Il secondo filo del gomitolo di Animali si diventa si svolge lungo le volute di una critica che, senza far sconti e senza accettare compromessi, è costantemente volta a intessere relazioni con il pensiero e le prassi altrui al fine di mostrare come è divenuto il rapporto tra femminismi e altri animali: da una politica necessariamente identitaria in cui la contrapposizione con l’animale aveva lo scopo di «superare la differenza essenziale fra maschio e femmina umani a discapito di quella tra animale non umano e umano» a un divenire-con delle soggettività subalterne in grado di riconoscere che «l’umanizzazione inclusiva non è l’antidoto all’animalizzazione problematica».

Il terzo filo è strettamente intrecciato con il precedente e, smarcandosi sia dall’oppressione dell’universalismo (sempre bianco, maschio ed etero) sia da quella del relativismo (sempre neoliberista e indifferente), assume le lenti dell’«epistemologia del punto di vista, che restituisce valore al posizionamento del soggetto di parola e ai vissuti situati». Questa «visione multiottica segue le controversie e consente di districare le connessioni e le divergenze fra i diversi vissuti delle soggettività coinvolte, nei loro posizionamenti sempre differenziali», aprendo così la strada a un approccio intersezionale che non considera gli assi di privilegio e oppressione «in modo statico e bidimensionale», ma per quello che realmente sono: processi che si formano in «relazioni complesse e sfaccettate» e in continuo «accadere intrecciato». Per questo, «genere, razza e specie devono essere decostruite insieme in una chiave non estensionista (dall’umano a includere il non umano) ma ricostruttiva – in termini di connessioni ecologiche piuttosto che analogiche», per «fare attenzione a fare le differenze».

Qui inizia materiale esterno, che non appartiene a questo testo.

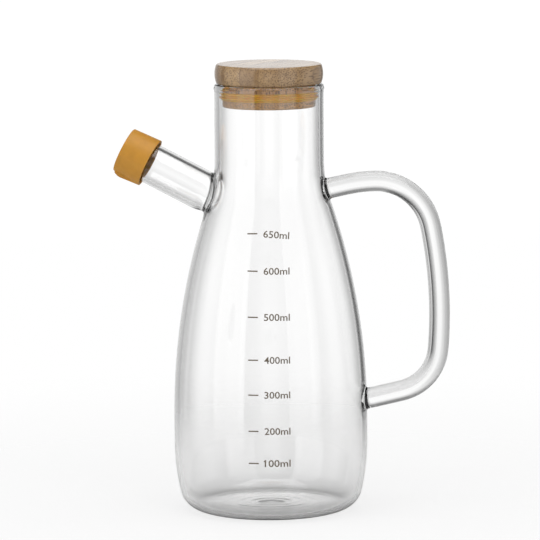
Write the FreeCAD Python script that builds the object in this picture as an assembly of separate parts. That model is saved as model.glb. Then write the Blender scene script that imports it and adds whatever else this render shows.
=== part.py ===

POICHÉ RIFRANGE la natura queer del manufatto di Timeto, il quarto filo – l’ultimo che possiamo prendere in considerazione – è una specie di metafilo: si tratta del filo che vede i corpi, tutti i corpi, come intrecci meticci e ibridanti: «Nessun organismo è completamente naturale, ma ogni organismo è un assemblaggio naturalculturale, composto da agenti diversi, umani e non umani, organici e macchinici, materiali e simbolici». Assemblaggi che, proprio per l’insostituibile precarietà che li percorre, mai dovrebbero essere privati «della loro possibilità di espressione e comunicazione». Ed è qui, nell’assemblaggio, che il gomitolo assemblante di Timeto si ricompone: «I corpi sanno, ma anche fanno le relazioni, conoscono il coinvolgimento e il suo rovescio e ne sono attraversati». I corpi scrivono le loro tracce e si inscrivono in esse.

Come ebbe a dire Deleuze, se «scrivere è testimoniare per la vita», l’in/scriversi di Animali si diventa è incandescente testimonianza politica sia di quello che non avrebbe dovuto esserci eppure s’è dato. sia di quello che avrebbe potuto essere ma non ha potuto realizzarsi: «Scrivere mi tiene agganciata alla vita, scrivendo parlo di vita e con la vita anche se le mie parole non riporteranno indietro nessuna di quelle esistenze finite né potranno impedire che altre vite muoiano o siano inghiottite dalla macchina mortale del profitto che manda in fiamme il mondo». È contro queste fiamme che la scrittura rigenerativa di Timeto ci invita a scatenarci in un ardente sabba trasformativo.